I am trying to solve the contour integral
$$\frac{1}{2\pi i}\int_C\frac{e^{t}}{t(2at+x^2)}{\rm{exp}}\left(\frac{ax^2}{2(2at+x^2)}\right)\,{\rm d}t $$
where the path of integration $C$ starts at $-\infty-i0$ on the real axis, goes to $-\varepsilon-i0$, circles the origin in the counterclockwise direction with radius $\varepsilon$ to the point $-\varepsilon+i0$ and returns to the point $-\infty+i0$ (I got such path from Hankel's contour integral of reciprocal Gamma function $1/\Gamma(z)$).

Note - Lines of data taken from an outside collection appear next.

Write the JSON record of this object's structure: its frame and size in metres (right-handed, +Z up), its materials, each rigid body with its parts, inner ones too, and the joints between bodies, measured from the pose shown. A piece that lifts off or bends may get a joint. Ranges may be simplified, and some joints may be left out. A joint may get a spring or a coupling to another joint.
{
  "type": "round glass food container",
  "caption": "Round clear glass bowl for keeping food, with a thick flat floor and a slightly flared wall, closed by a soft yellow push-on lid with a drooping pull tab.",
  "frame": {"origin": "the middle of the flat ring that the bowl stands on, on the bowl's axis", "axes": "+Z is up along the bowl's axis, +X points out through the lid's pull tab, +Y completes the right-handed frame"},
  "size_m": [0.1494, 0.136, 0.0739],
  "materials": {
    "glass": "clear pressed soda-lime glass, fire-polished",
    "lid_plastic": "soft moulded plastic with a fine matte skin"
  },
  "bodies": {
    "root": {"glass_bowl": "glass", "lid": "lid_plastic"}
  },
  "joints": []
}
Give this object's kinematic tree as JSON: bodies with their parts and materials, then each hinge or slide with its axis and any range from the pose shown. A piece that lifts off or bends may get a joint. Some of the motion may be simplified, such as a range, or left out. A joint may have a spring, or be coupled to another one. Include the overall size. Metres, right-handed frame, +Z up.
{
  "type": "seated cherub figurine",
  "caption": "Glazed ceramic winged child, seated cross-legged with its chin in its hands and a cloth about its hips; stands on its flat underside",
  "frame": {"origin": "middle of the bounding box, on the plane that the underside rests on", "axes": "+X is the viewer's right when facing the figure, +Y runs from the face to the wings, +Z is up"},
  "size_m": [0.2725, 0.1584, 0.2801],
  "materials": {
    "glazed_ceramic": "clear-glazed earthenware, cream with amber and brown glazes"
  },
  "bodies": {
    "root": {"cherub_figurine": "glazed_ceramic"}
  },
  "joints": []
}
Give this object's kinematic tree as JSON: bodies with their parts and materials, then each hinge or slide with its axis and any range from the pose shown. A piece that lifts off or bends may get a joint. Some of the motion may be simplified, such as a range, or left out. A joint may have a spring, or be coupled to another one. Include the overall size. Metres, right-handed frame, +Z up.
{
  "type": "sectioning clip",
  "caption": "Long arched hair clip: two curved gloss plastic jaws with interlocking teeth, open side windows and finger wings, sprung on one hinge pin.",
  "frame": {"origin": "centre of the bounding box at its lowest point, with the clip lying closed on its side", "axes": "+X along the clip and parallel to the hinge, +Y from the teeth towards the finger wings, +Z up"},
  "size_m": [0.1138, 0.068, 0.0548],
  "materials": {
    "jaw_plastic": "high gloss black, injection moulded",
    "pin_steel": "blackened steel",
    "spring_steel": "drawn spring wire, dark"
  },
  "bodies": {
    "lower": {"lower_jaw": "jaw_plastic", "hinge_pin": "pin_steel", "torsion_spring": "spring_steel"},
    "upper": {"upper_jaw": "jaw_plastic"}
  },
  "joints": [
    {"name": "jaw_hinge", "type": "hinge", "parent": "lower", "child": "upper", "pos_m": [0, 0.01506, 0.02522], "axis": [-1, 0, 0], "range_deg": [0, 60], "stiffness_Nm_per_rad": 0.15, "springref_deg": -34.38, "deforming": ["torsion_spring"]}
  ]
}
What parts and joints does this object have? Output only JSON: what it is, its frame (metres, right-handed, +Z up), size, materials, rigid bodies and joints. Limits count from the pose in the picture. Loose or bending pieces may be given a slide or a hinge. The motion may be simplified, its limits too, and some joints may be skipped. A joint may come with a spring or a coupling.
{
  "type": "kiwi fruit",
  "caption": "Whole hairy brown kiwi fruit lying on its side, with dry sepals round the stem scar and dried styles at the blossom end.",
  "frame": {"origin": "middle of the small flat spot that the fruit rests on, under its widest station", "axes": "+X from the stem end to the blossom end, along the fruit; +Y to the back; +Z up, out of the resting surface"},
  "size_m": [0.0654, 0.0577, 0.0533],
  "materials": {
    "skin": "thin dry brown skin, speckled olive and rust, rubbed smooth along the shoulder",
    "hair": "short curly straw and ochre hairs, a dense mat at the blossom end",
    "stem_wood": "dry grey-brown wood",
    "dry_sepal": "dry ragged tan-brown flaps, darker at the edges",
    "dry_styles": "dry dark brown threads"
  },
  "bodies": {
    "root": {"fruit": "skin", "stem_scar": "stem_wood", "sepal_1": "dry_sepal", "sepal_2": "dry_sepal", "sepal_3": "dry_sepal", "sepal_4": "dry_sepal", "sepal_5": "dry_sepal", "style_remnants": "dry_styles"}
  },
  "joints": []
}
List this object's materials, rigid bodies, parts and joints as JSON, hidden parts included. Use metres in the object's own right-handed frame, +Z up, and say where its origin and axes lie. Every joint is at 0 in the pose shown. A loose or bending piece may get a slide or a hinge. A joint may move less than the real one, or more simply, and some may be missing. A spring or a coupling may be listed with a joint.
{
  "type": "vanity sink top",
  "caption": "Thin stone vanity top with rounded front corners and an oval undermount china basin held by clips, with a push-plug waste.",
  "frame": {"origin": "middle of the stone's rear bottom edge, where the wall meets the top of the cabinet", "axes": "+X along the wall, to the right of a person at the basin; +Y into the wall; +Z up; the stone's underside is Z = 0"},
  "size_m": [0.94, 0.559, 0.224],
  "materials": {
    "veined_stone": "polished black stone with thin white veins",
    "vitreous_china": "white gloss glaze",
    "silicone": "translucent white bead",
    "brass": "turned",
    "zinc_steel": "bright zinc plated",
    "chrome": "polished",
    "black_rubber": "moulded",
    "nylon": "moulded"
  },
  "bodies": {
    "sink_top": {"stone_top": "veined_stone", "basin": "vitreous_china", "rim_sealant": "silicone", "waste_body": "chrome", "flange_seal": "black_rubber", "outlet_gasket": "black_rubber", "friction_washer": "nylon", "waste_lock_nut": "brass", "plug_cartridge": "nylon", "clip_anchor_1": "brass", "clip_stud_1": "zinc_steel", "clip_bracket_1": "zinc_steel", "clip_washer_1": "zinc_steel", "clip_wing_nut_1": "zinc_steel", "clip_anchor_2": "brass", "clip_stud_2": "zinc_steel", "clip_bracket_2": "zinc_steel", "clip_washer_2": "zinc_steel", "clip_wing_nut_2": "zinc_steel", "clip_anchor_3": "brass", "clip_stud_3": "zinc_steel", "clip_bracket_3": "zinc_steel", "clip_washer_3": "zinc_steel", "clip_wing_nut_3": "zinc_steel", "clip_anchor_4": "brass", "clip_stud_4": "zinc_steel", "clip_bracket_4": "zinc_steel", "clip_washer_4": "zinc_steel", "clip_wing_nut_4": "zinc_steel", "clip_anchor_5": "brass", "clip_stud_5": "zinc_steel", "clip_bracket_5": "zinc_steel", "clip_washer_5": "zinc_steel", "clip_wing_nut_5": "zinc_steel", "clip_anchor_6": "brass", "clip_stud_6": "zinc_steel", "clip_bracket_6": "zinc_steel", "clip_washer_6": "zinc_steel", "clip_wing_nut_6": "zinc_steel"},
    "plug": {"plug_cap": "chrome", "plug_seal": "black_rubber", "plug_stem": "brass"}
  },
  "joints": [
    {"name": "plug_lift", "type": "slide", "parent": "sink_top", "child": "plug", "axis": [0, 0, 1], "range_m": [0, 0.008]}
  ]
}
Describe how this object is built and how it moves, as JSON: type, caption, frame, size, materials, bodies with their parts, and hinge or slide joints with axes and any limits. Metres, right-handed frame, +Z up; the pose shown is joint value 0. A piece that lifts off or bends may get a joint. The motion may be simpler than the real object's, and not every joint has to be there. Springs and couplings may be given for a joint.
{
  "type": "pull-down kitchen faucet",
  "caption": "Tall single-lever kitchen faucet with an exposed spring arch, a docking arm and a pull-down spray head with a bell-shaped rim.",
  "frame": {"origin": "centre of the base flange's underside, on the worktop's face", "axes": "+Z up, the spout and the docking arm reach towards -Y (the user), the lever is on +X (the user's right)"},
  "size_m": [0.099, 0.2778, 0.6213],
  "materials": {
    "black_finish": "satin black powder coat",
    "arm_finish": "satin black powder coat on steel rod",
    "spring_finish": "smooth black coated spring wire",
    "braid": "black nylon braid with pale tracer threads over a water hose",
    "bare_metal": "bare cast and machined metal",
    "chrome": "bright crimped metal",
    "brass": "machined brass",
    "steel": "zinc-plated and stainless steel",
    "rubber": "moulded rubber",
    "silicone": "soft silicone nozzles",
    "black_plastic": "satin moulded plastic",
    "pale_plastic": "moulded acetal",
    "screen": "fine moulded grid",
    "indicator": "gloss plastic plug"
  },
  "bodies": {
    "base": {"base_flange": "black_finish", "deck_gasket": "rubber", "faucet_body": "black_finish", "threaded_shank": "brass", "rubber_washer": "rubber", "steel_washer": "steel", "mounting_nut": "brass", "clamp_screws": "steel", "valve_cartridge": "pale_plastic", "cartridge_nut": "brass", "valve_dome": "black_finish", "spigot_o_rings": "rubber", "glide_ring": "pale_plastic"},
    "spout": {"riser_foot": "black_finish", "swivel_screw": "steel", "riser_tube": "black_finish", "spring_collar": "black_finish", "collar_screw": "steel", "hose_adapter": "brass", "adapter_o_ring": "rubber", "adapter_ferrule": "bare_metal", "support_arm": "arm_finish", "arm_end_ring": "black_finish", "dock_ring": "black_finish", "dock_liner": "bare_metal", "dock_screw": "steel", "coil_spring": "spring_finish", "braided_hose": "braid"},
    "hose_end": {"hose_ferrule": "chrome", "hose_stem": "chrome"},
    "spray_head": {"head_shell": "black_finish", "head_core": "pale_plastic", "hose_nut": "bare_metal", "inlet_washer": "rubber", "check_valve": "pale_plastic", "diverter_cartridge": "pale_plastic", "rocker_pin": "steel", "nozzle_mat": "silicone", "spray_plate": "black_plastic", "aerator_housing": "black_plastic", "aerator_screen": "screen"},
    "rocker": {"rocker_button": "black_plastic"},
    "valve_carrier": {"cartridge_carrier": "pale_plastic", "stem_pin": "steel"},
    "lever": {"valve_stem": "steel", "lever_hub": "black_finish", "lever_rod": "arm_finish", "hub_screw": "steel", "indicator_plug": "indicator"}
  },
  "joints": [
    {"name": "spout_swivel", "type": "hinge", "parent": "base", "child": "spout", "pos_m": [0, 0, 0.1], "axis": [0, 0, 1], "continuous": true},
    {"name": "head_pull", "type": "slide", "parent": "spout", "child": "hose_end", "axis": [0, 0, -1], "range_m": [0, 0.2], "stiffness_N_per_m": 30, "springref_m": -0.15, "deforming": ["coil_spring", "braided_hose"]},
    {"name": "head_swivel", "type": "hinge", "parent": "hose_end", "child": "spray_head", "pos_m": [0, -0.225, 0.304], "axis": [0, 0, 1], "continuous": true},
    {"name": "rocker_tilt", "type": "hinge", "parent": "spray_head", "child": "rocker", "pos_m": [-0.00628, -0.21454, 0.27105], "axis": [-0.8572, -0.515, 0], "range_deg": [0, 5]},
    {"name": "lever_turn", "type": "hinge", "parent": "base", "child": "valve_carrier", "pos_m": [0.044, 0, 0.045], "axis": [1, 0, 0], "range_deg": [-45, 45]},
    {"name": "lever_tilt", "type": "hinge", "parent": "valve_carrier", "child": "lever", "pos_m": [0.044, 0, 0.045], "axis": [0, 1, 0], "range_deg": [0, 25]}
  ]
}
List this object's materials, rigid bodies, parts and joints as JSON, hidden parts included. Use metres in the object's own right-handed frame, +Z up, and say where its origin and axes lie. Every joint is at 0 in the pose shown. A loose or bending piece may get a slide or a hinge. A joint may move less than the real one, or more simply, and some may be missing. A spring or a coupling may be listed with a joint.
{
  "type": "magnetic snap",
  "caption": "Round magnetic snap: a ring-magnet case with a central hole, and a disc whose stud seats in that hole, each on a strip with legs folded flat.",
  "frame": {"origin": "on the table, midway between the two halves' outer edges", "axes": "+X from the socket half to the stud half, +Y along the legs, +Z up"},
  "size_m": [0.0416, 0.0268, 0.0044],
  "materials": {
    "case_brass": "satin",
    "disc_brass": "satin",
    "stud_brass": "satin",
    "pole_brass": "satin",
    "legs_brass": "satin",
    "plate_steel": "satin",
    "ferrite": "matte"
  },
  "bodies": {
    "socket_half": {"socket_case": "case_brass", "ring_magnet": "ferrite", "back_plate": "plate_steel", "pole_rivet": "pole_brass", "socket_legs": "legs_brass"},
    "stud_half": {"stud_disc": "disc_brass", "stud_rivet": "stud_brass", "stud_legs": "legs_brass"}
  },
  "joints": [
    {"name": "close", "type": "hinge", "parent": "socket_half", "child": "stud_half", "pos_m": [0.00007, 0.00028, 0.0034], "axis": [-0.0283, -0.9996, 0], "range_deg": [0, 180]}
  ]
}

I concluded that a given function has two poles: First one is $t=0$ and I also calculated the residual in that pole and it is equal to $\frac{e^{a/2}}{x^2}$; second one is at $t=-\frac{x^2}{2a}$ and I need to express a given function as a Laurent series and find a coefficient $c_{-1}$ which will be a residual... In order to do that first I used substitution $2at+x^2=y$ so then I can express my function around $t=0$: \begin{align*}\frac{2a*{\rm{exp}}\left(\frac{-x^2}{2a}\right)*{\rm{exp}}\left(\frac{y}{2a}\right)*{\rm{exp}}\left(\frac{ax^2}{2y}\right)}{-x^2y\left(1-\frac{y}{x^2}\right)}&= \frac{-2a*{\rm{exp}}\left(\frac{-x^2}{2a}\right)}{x^2y}\sum_{n\ge0}\left(\frac{y}{x^2}\right)^n\sum_{m\ge0}\frac{\left(\frac{y}{2a}\right)^m}{m!} \sum_{k\ge0}\frac{\left(\frac{ax^2}{2y}\right)^k}{k!}\\&=\frac{-2a*{\rm{exp}}\left(\frac{-x^2}{2a}\right)}{x^2}\sum_{n,m,k\ge0}\dfrac{y^{n+m-k-1}(ax^2)^k}{x^{2n}(2a)^m2^km!k!}\end{align*}
Please can you help me to find the desired coefficient...